Bobcat Theater is staging Hadestown, a new teen edition of a Broadway hit that infuses Greek myth with New Orleans style jazz in a folk opera.
Shows are scheduled Nov. 7 and 8 at 7 p.m. and Nov. 9 at 8 p.m. Tickets are $10 and available at https://chaparralhighschoolbobcatdrama.ludus.com/index.php
The Chaparral Bobcat Drama department is a Gold Honor Troupe. They are among the first high schools in Texas to stage Hadestown: Teen Edition.
It is also the group’s first production that features live musicians from the school orchestra and contribution from the choir and dance departments.
Lameika Boulding, a junior, has the large responsibility of stage manager for the musical. She explained a feeling of excitement, tinged with nervousness going into the final week of rehearsal.
“The most fun part is that it’s a Broadway show, and it’s always been a dream of mine to be stage manager for a big show so just the fact that I get to be a part of it is amazing,” she said.
“At the beginning, it was a lot of intense work on learning the music and the harmony and building the set. Later in the show, putting it together was difficult because it was like taking pieces from different puzzles and trying to put it together. They have come a long way and it’s looking really good.”
Zachary Repine, a junior, plays the role of Orpheus, who spends much of the story courting on a journey to rescue his lady love. He also does a lot of singing, which for the All-State Choir member, is a big part of the fun. The songs, though, do challenge his considerable range.
“I can’t dance, really. I’m a big, awkward guy,” he said of his character. “I don’t really do much. He’s always the one to rebel. He wants to bring the world back into tune. I’ve read a lot into this. It’s really cool.”
An accomplished singer, Repine has sung Tenor 1 and Tenor 2 in productions before. For this character, he is singing Counter Tenor, a kind of hybrid part.
“It’s a great love story. I’m happy we have lots of shows and I get to sing it again and again. I just like to be with everyone. The energy is always up. It’s a really challenging show. It’s all music. It was originally an opera.”
Junior Amani Mitchell plays the role of Eurydice, an impoverished, realistic young girl pursued by the idealistic Orpheus.
“I think it’s fun to do so many different things with my voice and show different emotions on stage,” she said. The musical contains more than 30 songs.
“I love meeting new people and making new friends,” she said. “I like this experience a lot.”
In addition to following the courtship of Eurydice and Orpheus, the audience will enjoy the troubled romance between the married Hades and Persephone, long separated by the king of the underworld.
“They are separated for so long … and they forget how much they love each other,” Mitchell said.

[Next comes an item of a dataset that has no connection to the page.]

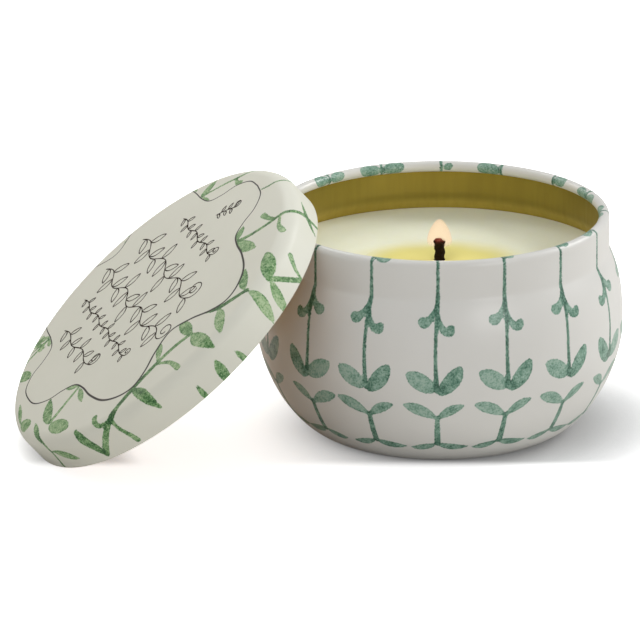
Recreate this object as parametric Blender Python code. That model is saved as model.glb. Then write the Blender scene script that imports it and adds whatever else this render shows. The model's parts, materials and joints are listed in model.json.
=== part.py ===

The culmination of both love stories is something audiences will have to see for themselves.
“It’s pretty cool,” she said of the musical experience. “Singing and dancing at the same time is hard.”
With so much happening in the underworld and the “above world,” including fantastical spiritual beings providing their own influences, the narrator, Hermes, is a hugely critical role.
Slickly dressed in a sparkly grey suit and matching shoes, the deep-voiced senior Gionni Calzado moves the action along in song and narration.
“There’s a lot going on and I tell the story I’ve lived over and over again on a loop,” he said. “As Hermes, I tell the story and watch it unfold.”
“His vibe, his dynamic,” he said, fits a lot of his actual personality. “It’s fun. I get to witness the story. It’s great. I think we’re going to break a leg.”
“It’s going to be thrilling,” said the excited, in character Repine. “I don’t think the audience is ready. It’s going to look really good.”
Take a look at our photo gallery from a recent rehearsal: https://www.flickr.com/photos/killeenisd/albums/72177720321633333
During the same week, Ellison High School Theater is producing Freaky Friday, a musical based on the novel. It is scheduled Nov. 7 and 9 at 7 p.m. and Nov. 10 at 2 p.m. in the EHS auditorium.